When I saw your post on FB asking about this, I honestly couldn’t think of a song that fit the criteria. Now that this article is out though, one jumps out right away. It’s an okay song that dominated my freshman year of high school, but I can’t stand the voice in Owl City’s Fireflies.
Jessie Murph’s voice indeed bothers me, nearly as much as her tryhard “chill girl” “I like country AND rap *wink*” persona. I nearly rolled my eyes out of their sockets at the title of her recent release “Touch Me Like a Gangster,” which I will never voluntarily listen to.
But yes! Do play hits she releases, “Blue Strips” obviously among them. Honestly, play them before you’re even sure if people are with it like that. Part of the fun of pop music is occasionally hearing something so irksome you can scarcely believe it not only got recorded but also released and actively promoted, then thinking “Do people really like this?” as you hear it more often, and then eventually relenting to both its charms and (initial) annoyances. Sometimes you’re ahead of the curve. Sometimes you’re behind it. That’s the fun part! Gosh, I remember loving Kesha’s “TiK ToK” early on, when it was on her MySpace page under a different title (“Dolla,” I believe) and feeling a strange sense of delight as radio started playing it and I’d notice some of my peers (mostly men) receive the song as if it were a sign of the end times. “They just don’t get it now, but they will,” is actually a fairly powerful feeling that deepens one’s attachment to music.
This process opens people’s minds up to things they find unusual and fosters genuine creative evolution. Perhaps if radio were open to provoking their audiences every once in a while we could have ended up with exciting stylistic shifts and genuine classics in the “trap pop” oeuvre instead of the reality we ended up with, where the closest we ever got was, like, “Sunflower” and “Without Me” and the median was more like the execrable “Intentions.” (I’m not counting “Old Town Road,” classic though it may be, as you all never really treated that as a radio record and probably never will. Frankly, even “Sunflower” was something many stations were clearly excited to get rid of as soon as it peaked, which in retrospect is laughable.)

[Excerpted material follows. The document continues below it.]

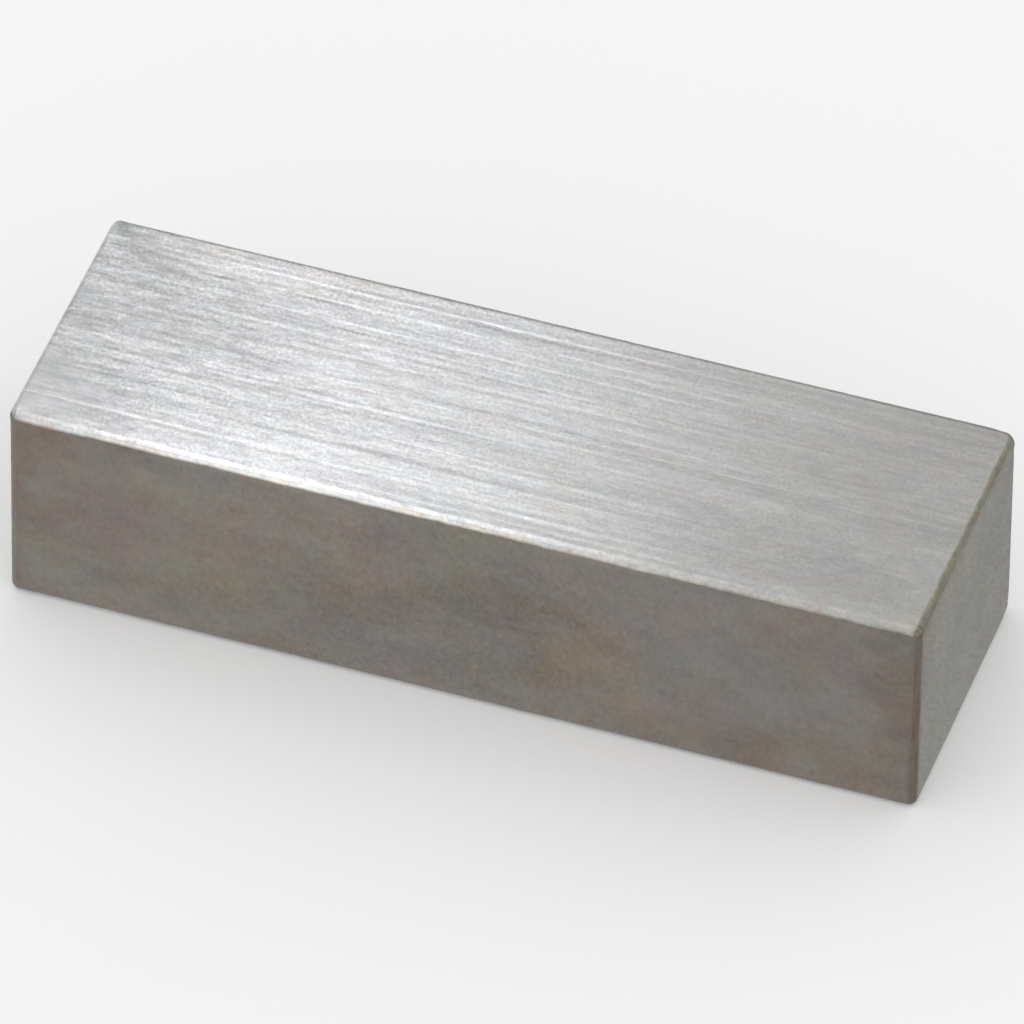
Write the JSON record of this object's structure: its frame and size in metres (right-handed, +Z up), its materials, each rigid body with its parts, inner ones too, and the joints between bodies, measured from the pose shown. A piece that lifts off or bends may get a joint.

Funny you mentioned “Never Be The Same”. Lousy song for sure. I waited weeks to months to play it after it ended up on our corporate Mainstream AC “safe list”. Did not sound “safe” to me … and the first 58 seconds may or may not have been clipped. 🙂 Only played it a week or two.
Never be the same is awful. One for me would be anything by Shawn Mendes. He has a whiny squeal when he sangs and frankly he sounds like a squirrel. Let’s not also forget just about anything Puff Daddy does with his stupid ad libs. Let’s also not forget about how annoying in Ignition that boop boop beep beep in the song was along with that fake twang he used in that song.
Cardigans Love Fool,the playing and wow and flutter effects make it sound like it was recorded on an old worn out Memorex cassette.